About School of Medicine

Tufts University School of Medicine prepares students to become skilled, passionate health care providers and researchers that make a difference in the world. Our graduates continue on to top-tier residencies or take leadership roles at prestigious organizations around the country. They segue into dynamic, fulfilling careers that improve lives and tackle some of medicine’s toughest challenges.

Classroom learning meets real world experience.

Our programs are led by deeply-experienced faculty who combine rigorous classroom instruction with mentorship and access to extensive professional networks. As a Tufts student, you’ll hone your skills at our 15,000 square foot Clinical Skills and Medical Simulation Center, our world-class anatomy lab, and other research facilities located across our downtown Boston Health Sciences Campus. 

Students rotate at a range of clinical sites – from major trauma centers, to suburban health centers, to rural clinics. They conduct international fieldwork in Africa, India, and Latin America, and collaborate on important research at labs both inside and outside Tufts. They’re exposed to diverse communities, settings, and populations, which means a broader perspective and richer learning experience.

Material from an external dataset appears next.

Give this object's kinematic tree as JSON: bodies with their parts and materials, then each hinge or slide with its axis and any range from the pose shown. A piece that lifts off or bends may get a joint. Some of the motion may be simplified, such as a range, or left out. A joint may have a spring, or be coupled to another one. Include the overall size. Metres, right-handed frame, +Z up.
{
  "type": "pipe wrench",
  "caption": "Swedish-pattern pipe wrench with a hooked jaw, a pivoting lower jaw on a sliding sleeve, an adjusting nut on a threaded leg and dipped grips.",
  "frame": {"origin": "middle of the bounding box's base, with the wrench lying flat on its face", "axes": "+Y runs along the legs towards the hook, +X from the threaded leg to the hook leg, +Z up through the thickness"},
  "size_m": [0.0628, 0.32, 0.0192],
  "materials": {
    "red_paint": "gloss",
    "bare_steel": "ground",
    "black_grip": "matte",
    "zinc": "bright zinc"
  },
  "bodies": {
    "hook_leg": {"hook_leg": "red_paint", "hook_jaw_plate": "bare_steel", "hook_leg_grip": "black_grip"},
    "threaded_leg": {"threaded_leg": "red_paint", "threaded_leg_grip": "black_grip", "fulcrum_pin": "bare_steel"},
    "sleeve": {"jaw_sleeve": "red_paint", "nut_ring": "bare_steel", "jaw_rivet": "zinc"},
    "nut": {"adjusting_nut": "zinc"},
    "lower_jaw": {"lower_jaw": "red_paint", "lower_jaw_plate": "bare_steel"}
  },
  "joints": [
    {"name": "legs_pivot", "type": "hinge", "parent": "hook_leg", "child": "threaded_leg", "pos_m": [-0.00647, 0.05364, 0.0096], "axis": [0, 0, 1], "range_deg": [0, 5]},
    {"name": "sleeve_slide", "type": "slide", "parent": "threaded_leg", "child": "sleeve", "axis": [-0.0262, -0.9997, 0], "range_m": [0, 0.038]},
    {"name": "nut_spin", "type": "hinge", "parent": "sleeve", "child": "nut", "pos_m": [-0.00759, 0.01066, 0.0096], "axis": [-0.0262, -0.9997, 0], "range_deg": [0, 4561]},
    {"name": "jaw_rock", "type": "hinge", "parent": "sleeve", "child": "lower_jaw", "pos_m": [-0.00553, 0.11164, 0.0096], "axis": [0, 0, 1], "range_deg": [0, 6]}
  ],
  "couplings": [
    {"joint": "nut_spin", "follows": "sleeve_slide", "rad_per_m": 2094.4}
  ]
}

Compassionate. Service driven. 

We offer a world of opportunities to serve the community while studying at Tufts. Our students create and lead mission-driven organizations and projects, and volunteer with community groups in and around Boston. They teach high school and junior high school students interested in medicine, and make global impact through meaningful international work. However it is that they choose to engage, they are united by a desire to make a lasting contribution toward improving health.  

Ready for what’s next.

Our students graduate with a strong academic foundation, clinical skills build on years of experience, and the unique perspective that comes from working in a range of different settings. You’ll find our graduates serving a range of different populations – in a variety of different settings – as primary care physicians, specialists, and researchers. Whatever their path, they are committed to doing important work that makes a difference by improving health.